Pueblo
The historic descendants of the prehistoric Anasazi peoples
who live in several locations in northeastern Arizona
and northwestern New Mexico in compact, permanent settlements known
as pueblos (Spanish pueblo, "village" or "town"). Just as
there was considerable regional diversity among the prehistoric
Anasazi, there is similar diversity, both cultural and linguistic,
among their Pueblo descendants. The contemporary Pueblos are divided
into eastern and western. The eastern Pueblos include all the New
Mexico Pueblos along the Rio Grande, while the western Pueblos
include the Hopi villages of northern Arizona and the Zuni, Acoma,
and Laguna villages, all in western New Mexico. Linguistically, the
Pueblos are quite diverse, falling into four distinct families, with
several subfamilies. The eastern Pueblos are divided into speakers
of Tewa languages and Keresan languages. Tewa is distantly related
to Uto-Aztecan, but Keresan has no known affinities. Of the western
Pueblos, Acoma and Laguna speak Keresan; the Zuni speak Zuni, a
language of Penutian affiliation, and the Hopi Pueblos, with one
exception, speak Hopi, a Uto-Aztecan language. The exception is the
village of Hano, composed of Tewa refugees from the Rio
Grande.
Both eastern and western Pueblos are primarily farmers, but
the type of farming and the ownership of property have varied. In
the Rio Grande area farming of maize and cotton is done in irrigated
fields in river bottoms. Today men do all the cultivation, but
formerly, when hunting was also important, women shared in the
farming. Many of the Rio Grande Pueblos had special hunting
societies that hunted deer and antelope in the mountains, and
easterly Pueblos such as the Taos and Picuris sometimes sent hunters
to the Plains for bison. Among all Pueblos communal rabbit hunts
were held, and women gathered wild plants to eat. Among the western
Pueblos, especially the Hopi, farming was less certain because the
climate was much drier.
Prior to Spanish contact, each pueblo was politically
autonomous, governed by a council composed of the heads of religious
societies. These societies were centred in the
kivas, subterranean ceremonial chambers, which also functioned as
private clubs or lounging rooms for males. The Spanish introduced
new political forms, such as the pueblo governor, an official
elected for one year as village head. The number of pueblos
diminished greatly after European contact from more than 80 to about
25 or 30. As a rule Pueblo Indians were peaceful and kept much to
themselves. In 1680, however, led by Popé,
a Tewa of San Juan, all Pueblo--Rio Grande, Hopi,
and Zuni--rose against the Spanish and drove them out of their
territory for 12 years. No other American
Indians matched this feat.
Modern Pueblo social life centres on the village (which is
also the political unit), though the pueblos are essentially
theocracies. The western Pueblos are organized into clans and
lineages, and secret societies, each owned or controlled by a
particular clan, perform calendrical rituals for rain and tribal
welfare. A tribal-wide kachina (katcina) cult is concerned with
ancestors, and men's societies are responsible for protection and
fertility ritual. In the Rio Grande region there is a dual village
division into so-called Summer and Winter people, alternately
responsible for pueblo activities; secret societies there deal
primarily with curing rituals, and the kachina cult is less
developed than it is in the other pueblos.

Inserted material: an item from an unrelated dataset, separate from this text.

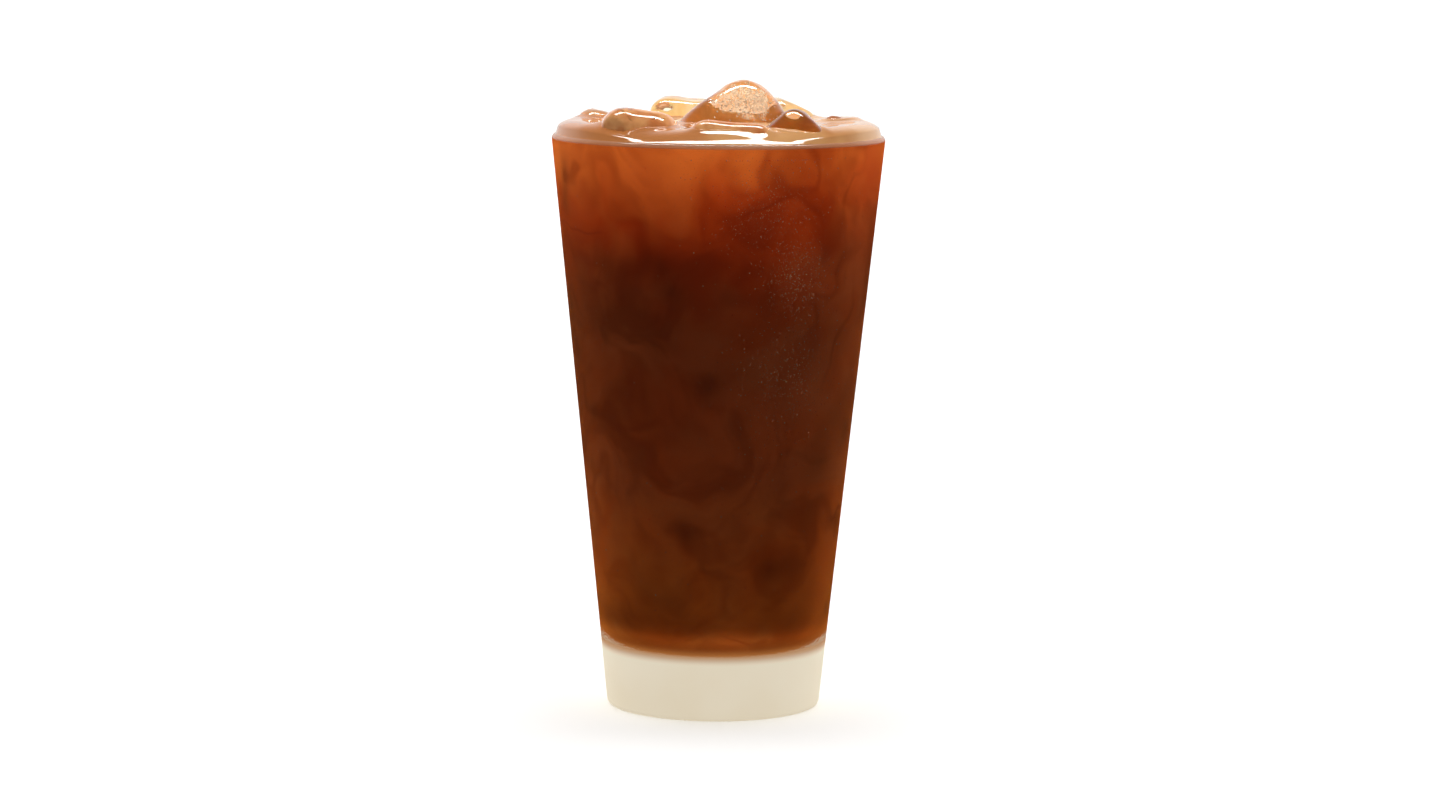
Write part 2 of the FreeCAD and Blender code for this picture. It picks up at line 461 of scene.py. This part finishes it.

Native arts and crafts are especially active among the Hopi,
where weaving and basketry are practiced and where the Hopi-Tewa
revived pottery making in the 1890s. Silver and turquoise jewelry is
produced in most pueblos, but silver working is not
aboriginal.
Modern Pueblo Indians have retained the pre-Spanish way of
life to a surprising degree. They have added to their material
inventory such items as livestock, metal tools, new crops (such as
wheat, aches, and chili peppers), modern clothing, automobiles,
radios, and television. These changes necessarily have affected
ideas, attitudes, and general outlook. Even in the Rio Grande
pueblos near Santa Fe and Albuquerque, however, the basic fabric of
Pueblo social system, community of organization, and native
religion, with modifications only of detail, has survived.